Preuve s’il en est que la tournée promotionnelle provinciale d’août 1913 a déjà commencé à porter ses fruits et que la méthode employée est manifestement la bonne, l’équipe du Vésinet affronte lors du weekend du 1er mars 1914, à Dieppe, une équipe locale devant pas moins de 3.000 spectateurs[vi]. Il serait intéressant de savoir si le club de Dieppe est entièrement tenu localement ou si l’une ou l’autre des organisations parisiennes la soutient d’une manière ou d’une autre. En est-il de même au Havre ? A priori, rien en l’état de nos recherches ne permet d’affirmer que le Havre Athletic Club a adopté le baseball en son sein. Mais enfin, l’escapade précédente ayant été un franc succès, et probablement aussi une bonne partie de plaisir, c’est fort logiquement que les plans pour l’été 1914 incluent une nouvelle tournée promotionnelle dans les villes balnéaires normandes en août[vii]. Etretat et Dieppe, avec la programmation d’une nouvelle réception par le maire et les notables de la ville, sont reconduites comme étapes. Rouen, Trouville, Deauville et Dinard sont évoquées[viii]. Inversement et assez curieusement, Le Havre et le stade de Sanvic ne sont plus sur le parcours. Muhr fera encore une fois une démonstration de ses talents d’organisateur tandis que Harold B. White pourvoira à la logistique en fournissant les véhicules Ford. Cette tournée est censée créer des vocations locales et donner lieu à la constitution de nouveaux clubs en province.
Enfin, c’est aussi lors de cet été 1914 qu’un tout nouveau projet d’envergure doit voir le jour.

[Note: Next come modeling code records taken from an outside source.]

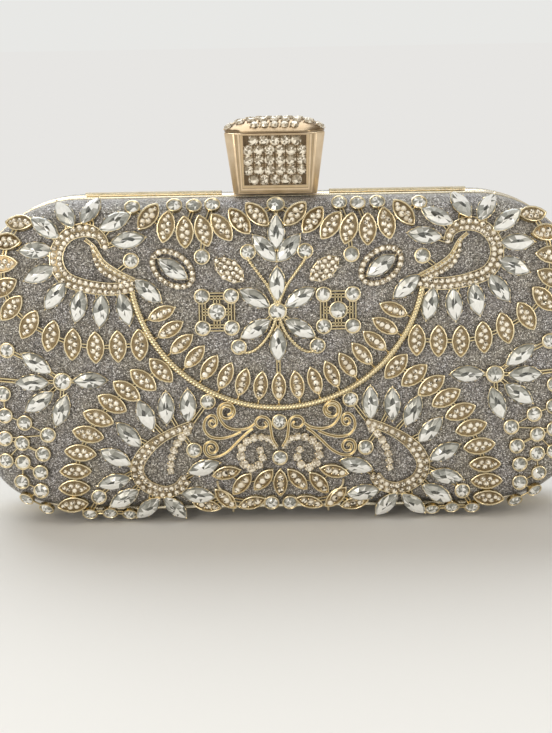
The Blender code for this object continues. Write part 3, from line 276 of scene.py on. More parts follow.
NECKLACE_SHARES = (
    (0.806, 0.935, 70), (0.846, 0.884, 80), (0.864, 0.822, 94), (0.866, 0.752, 118), (0.840, 0.690, 138),
    (0.786, 0.640, 150), (0.720, 0.604, 165), (0.652, 0.577, 176), (0.580, 0.566, 180), (0.509, 0.568, 180),
    (0.440, 0.572, 180),
)
SIDE_HEART_SHARES = (0.690, 0.462)
SIDE_PETAL_SHARES = (
    (0.602, 0.464, 90), (0.786, 0.460, 90), (0.770, 0.520, 55), (0.766, 0.400, 125), (0.698, 0.372, 160),
)
SIDE_STONE_SHARES = (0.862, 0.560)
SIDE_END_SHARES = (0.93, 0.47)
BAND_SHARES = (
    (0.374, 0.492, 42), (0.432, 0.463, 50), (0.486, 0.430, 54), (0.534, 0.391, 60), (0.580, 0.347, 69),
    (0.615, 0.296, 75), (0.642, 0.238, 82), (0.661, 0.180, 90), (0.668, 0.124, 90), (0.676, 0.070, 98),
)
LOWER_PAISLEY_SHARES = (
    (0.284, 0.320), (0.324, 0.306), (0.368, 0.286), (0.412, 0.258), (0.448, 0.220), (0.462, 0.182),
    (0.448, 0.143), (0.414, 0.117), (0.372, 0.106), (0.330, 0.120), (0.306, 0.150),
)
LOWER_INNER_SHARES = ((0.296, 0.300), (0.326, 0.268), (0.348, 0.222), (0.354, 0.176))
LOWER_RAY_SHARES = (
    (0.292, 0.380, 0), (0.362, 0.374, 0), (0.428, 0.352, 24), (0.484, 0.291, 43), (0.530, 0.221, 63),
    (0.538, 0.142, 103), (0.508, 0.086, 120), (0.432, 0.056, 138), (0.344, 0.056, 215), (0.268, 0.092, 262),
    (0.246, 0.184, 288),
)
LOWER_STONE_SHARES = ((0.228, 0.392), (0.276, 0.240))
LOWER_WIDTHS = (0.0024, 0.0026, 0.0038, 0.0040, 0.0040, 0.0034)
LOWER_PITCH = 0.00208
LOWER_INNER_WIDTHS = (0.0029, 0.0028, 0.0026, 0.0023)
BORDER_STONE_SHARES = ((0.590, 0.092), (0.624, 0.040), (0.558, 0.042), (0.494, 0.036))
CORNER_STONE_SHARES = (
    (0.882, 0.424), (0.880, 0.356), (0.816, 0.334), (0.744, 0.296), (0.884, 0.284), (0.762, 0.236),
    (0.828, 0.270), (0.884, 0.214), (0.774, 0.176), (0.830, 0.208), (0.836, 0.146), (0.776, 0.116), (0.824, 0.090),
    (0.762, 0.058),
)
HORSESHOE_SHARES = (
    (0.012, 0.246), (0.030, 0.268), (0.052, 0.277), (0.082, 0.276), (0.112, 0.260), (0.127, 0.231), (0.116, 0.195),
    (0.091, 0.180), (0.064, 0.194), (0.056, 0.219), (0.070, 0.246),
)
HORSESHOE_WIDTHS = (0.0012, 0.0022, 0.0028, 0.0030, 0.0031, 0.0031, 0.0030, 0.0028, 0.0024)
SCROLL_PATH_SHARES = (
    (
        (0.166, 0.351), (0.152, 0.359), (0.154, 0.373), (0.170, 0.378), (0.184, 0.370), (0.186, 0.352), (0.172, 0.340),
        (0.152, 0.345), (0.143, 0.363), (0.152, 0.381), (0.170, 0.388), (0.188, 0.381), (0.196, 0.361), (0.188, 0.335),
        (0.168, 0.313), (0.134, 0.304), (0.098, 0.310), (0.077, 0.325),
    ),
    (
        (0.048, 0.328), (0.040, 0.317), (0.052, 0.309), (0.068, 0.312), (0.077, 0.326), (0.070, 0.339), (0.056, 0.344),
        (0.040, 0.339), (0.031, 0.326), (0.028, 0.304), (0.023, 0.275), (0.008, 0.248),
    ),
    (
        (0.208, 0.327), (0.214, 0.335), (0.223, 0.331), (0.225, 0.322), (0.215, 0.314), (0.203, 0.321), (0.201, 0.334),
        (0.207, 0.347), (0.222, 0.350), (0.238, 0.335), (0.241, 0.308), (0.224, 0.285), (0.191, 0.278), (0.154, 0.285),
        (0.124, 0.298),
    ),
    (
        (0.217, 0.246), (0.221, 0.254), (0.230, 0.249), (0.226, 0.235), (0.211, 0.233), (0.201, 0.246), (0.207, 0.262),
        (0.221, 0.268), (0.237, 0.262), (0.243, 0.246), (0.236, 0.228), (0.218, 0.220), (0.191, 0.224), (0.163, 0.240),
        (0.134, 0.268), (0.106, 0.293), (0.086, 0.307),
    ),
)
SCROLL_STONE_SHARES = ((0, 0.325), (0, 0.212))
FAN_FOOT_SHARES = ((0.055, 0.141, -40), (0.125, 0.128, -39), (0.174, 0.166, -78))
FOOT_BORDER_SHARES = ((0.094, 0.067, -72), (0.179, 0.080, 45), (0.240, 0.061, 75))
FOOT_WIRE_SHARES = ((0.204, 0.140), (0.199, 0.116), (0.170, 0.090), (0.156, 0.062), (0.155, 0.040))
FOOT_MIDDLE_SHARES = (0, 0.130)
FOOT_ROUND_SHARES = (0.030, 0.066)

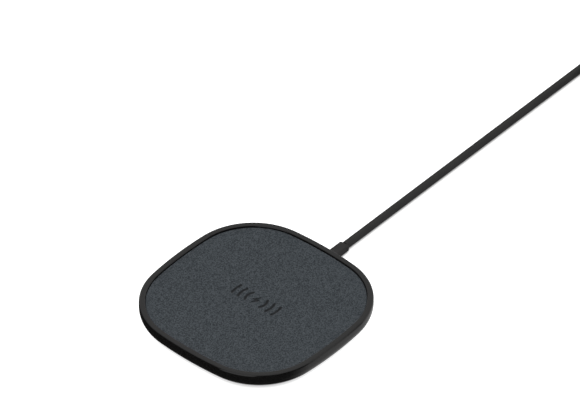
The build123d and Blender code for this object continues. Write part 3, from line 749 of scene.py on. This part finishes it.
along_x = g.math("SUBTRACT", SIDE_R, reach_from(g.math("ADD", ax, _k), ay))
along_y = g.math("SUBTRACT", SIDE_R, reach_from(ax, g.math("ADD", ay, _k)))
qx, qy = g.math("SUBTRACT", ax, _c), g.math("SUBTRACT", ay, _c)
at_corner = g.math(
    "MULTIPLY",
    g.math("GREATER_THAN", qy, g.math("MULTIPLY", qx, math.tan(_half))),
    g.math("GREATER_THAN", qx, g.math("MULTIPLY", qy, math.tan(_half))),
)
inset = g.mixf(at_corner, g.math("MINIMUM", along_x, along_y), g.math("SUBTRACT", CORNER_R, reach_from(qx, qy)))
# Painted shadow under the pad: the glow is full at 3.2 mm in from the outline and gone at 7.4 mm.
pad_painted_shadow = g.ramp(inset, 3.2, 7.4, 1.0, 0.0, smooth=False)
# Painted shadow: the pad's ramp where y is below 46 mm, the lead's occlusion shade beyond 52 mm, blended between.
painted_contact_shadow = g.mixf(g.ramp(fy, 46.0, 52.0), pad_painted_shadow, g.ramp(lead_painted_shadow, 0.10, 0.78, smooth=False))
glow = g.node(
    "ShaderNodeEmission",
    {"Color": grey(1.0), "Strength": g.math("MULTIPLY", g.mixf(paper, 0.94, 0.96), painted_contact_shadow)},
)
lit = g.node("ShaderNodeAddShader")
g.put(lit.inputs[0], bsdf.outputs[0])
g.put(lit.inputs[1], glow.outputs[0])
both = g.node("ShaderNodeMixShader")
g.put(both.inputs[0], seen_from)
g.put(both.inputs[1], lit.outputs[0])
g.put(both.inputs[2], through.outputs[0])
for n in floor_material.node_tree.nodes:
    if n.bl_idname == "ShaderNodeOutputMaterial":
        g.put(n.inputs["Surface"], both.outputs[0])

mesh = bpy.data.meshes.new("floor")
size = 60.0
mesh.from_pydata([(-size, -size, 0), (size, -size, 0), (size, size, 0), (-size, size, 0)], [], [(0, 1, 2, 3)])
mesh.materials.append(floor_material)
floor = bpy.data.objects.new("floor", mesh)
floor.location = (0, 0, -0.00005)
scene.collection.objects.link(floor)
floor.visible_glossy = False
floor.visible_shadow = False

world = bpy.data.worlds.new("studio")
scene.world = world
world.use_nodes = True
g = Graph(world.node_tree)
way = g.node("ShaderNodeTexCoord").outputs["Generated"]
xyz = g.node("ShaderNodeSeparateXYZ", {"Vector": way}).outputs


def product(*terms):
    out = terms[0]
    for term in terms[1:]:
        out = g.math("MULTIPLY", out, term)
    return out


# Directions are told apart by height and by compass angle, in degrees from +X towards +Y.
compass = g.math("DEGREES", g.math("ARCTAN2", xyz[1], xyz[0]))
# Overhead box, leaning to the back left.
overhead_axis = Vector((-0.30, 0.40, 0.86)).normalized()
overhead = g.ramp(g.dot(way, tuple(overhead_axis)), 0.55, 0.61)
# Tall box in front.
front = product(
    g.ramp(compass, -106.5, -104.5), g.ramp(compass, -54.0, -55.6), g.ramp(xyz[2], -0.34, -0.31),
    g.ramp(g.dot(way, tuple(overhead_axis)), 0.61, 0.55),
)
# Low card to the right and behind.
low_card = product(
    g.ramp(xyz[1], -0.08, 0.58), g.ramp(xyz[0], -0.55, -0.2), g.ramp(xyz[2], -0.06, -0.16),
    g.ramp(xyz[2], -0.97, -0.82),
)
# Slim upright beside it, a gap, and then the wall of light at the back.
upright = product(
    g.math("MAXIMUM", product(g.ramp(compass, 27.5, 30.0), g.ramp(compass, 41.5, 40.0)), g.ramp(compass, 50.5, 53.0)),
    g.ramp(compass, 178.0, 170.0), g.ramp(xyz[2], -0.16, -0.06),
    g.ramp(g.dot(way, tuple(overhead_axis)), 0.61, 0.55),
)
total = g.math("ADD", g.math("MULTIPLY", overhead, 0.60), 0.02)
total = g.math("ADD", total, g.math("MULTIPLY", front, 0.88))
total = g.math("ADD", total, g.math("MULTIPLY", low_card, 0.50))
total = g.math("ADD", total, g.math("MULTIPLY", upright, g.ramp(xyz[2], 0.30, 0.75, 1.05, 0.55)))
soft = g.node("ShaderNodeBackground", {"Color": grey(1.0), "Strength": total})
pale = g.node("ShaderNodeBackground", {"Color": grey(1.0), "Strength": 1.05})
camera_ray = g.node("ShaderNodeLightPath").outputs["Is Camera Ray"]
mixed = g.node("ShaderNodeMixShader")
g.put(mixed.inputs[0], camera_ray)
g.put(mixed.inputs[1], soft.outputs[0])
g.put(mixed.inputs[2], pale.outputs[0])
g.node("ShaderNodeOutputWorld", {"Surface": mixed.outputs[0]})


def softbox(name, place, aim, width, height, power, glossy=False):
    data = bpy.data.lights.new(name, "AREA")
    data.shape = "RECTANGLE"
    data.size, data.size_y = width, height
    data.energy = power
    made = bpy.data.objects.new(name, data)
    scene.collection.objects.link(made)
    made.location = place
    made.rotation_mode = "QUATERNION"
    made.rotation_quaternion = (Vector(aim) - Vector(place)).to_track_quat("-Z", "Y")
    made.visible_glossy = glossy
    made.visible_camera = False
    return made


softbox("overhead", (0.0, 0.1, 2.2), (0.0, 0.1, 0.0), 3.4, 3.4, 82.0)
softbox("left_fill", (-2.6, 0.4, 1.5), (0.0, 0.1, 0.0), 2.0, 2.0, 13.0)
softbox("right_fill", (2.6, -0.6, 1.5), (0.0, 0.1, 0.0), 2.0, 2.0, 13.0)
softbox("under", (0.0, 0.1, -1.6), (0.0, 0.1, 0.0), 2.4, 2.4, 42.0)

Le Boston Evening Transcript[ix] rapporte dès février 1914 que les différents acteurs du développement du baseball Français s’attendent à recevoir un renfort de poids de la part des écoles militaires : Quatre instructeurs ont en effet l’intention de commencer à y enseigner le baseball[x]. Ces hommes, qui ont entrepris d’étudier consciencieusement les règles, la terminologie et les subtilités du jeu, sont vraisemblablement issus du lycée militaire de Saint-Cyr qui a adopté une nouvelle approche de l'instruction militaire consistant à donner aux élèves autant de cours théoriques que pratiques. Mais à vrai dire, ils pourraient tout aussi bien être issus de l’école normale militaire de gymnastique de Joinville, et c’est là un point qui reste à clarifier. Peut-être les observateurs de l’État-major Français de la guerre hispano-américaine de 1898 ont-ils encore en mémoire les prouesses des hommes de Theodore Roosevelt lors de la prise des collines de San Juan, en partie attribuées à la pratique du baseball par les jeunes Américains ? Quoi qu’il en soit, un tel projet assurera évidemment une propagation bien plus rapide de la discipline, en plus de fournir rapidement de nouvelles équipes structurées au championnat.
Non, on le voit bien, à moins d’une catastrophe, absolument rien ne saurait entraver le développement du baseball en ce si bel été 1914.
Cet article est spécialement dédié à Gaspard Fessy, ancien joueur de l’Equipe de France de baseball, ancien Normand (notamment !), grand Amoureux de Barcelone.
***
[i] The Gazette Times, 31 may 1914, op. cit.
[ii] Voir au sujet du développement du baseball espagnol « Baseball Climbs In Sunny Spain », in The Washington Times, 18 septembre 1913.
[iii] « Baseball Gaining Ground In France », in The Day, 28 février 1914.
[iv] « Baseball Bug Stings France », in The daily Gate City, 14 juin 1914, p. 15.
[v] « Ted Sullivan To Promote Baseball In Foreign Lands », in Honolulu star-bulletin, 24 juillet 1914, p. 9.
[vi] « France Strong For Baseball », in The Evening News, 16 mars 1914.
[vii] The Gazette Times, 31 may 1914, op. cit.
[viii] « Baseball Bug Stings France », op. cit.
[ix] « Baseball in France », in Boston Evening Transcript, op. cit. ; Voir aussi : « Baseball likely to gain foothold among the youth of France », in The evening herald., 28 février 1914.
[x] « Baseball in France », in The Washington Post, 15 mars 1914.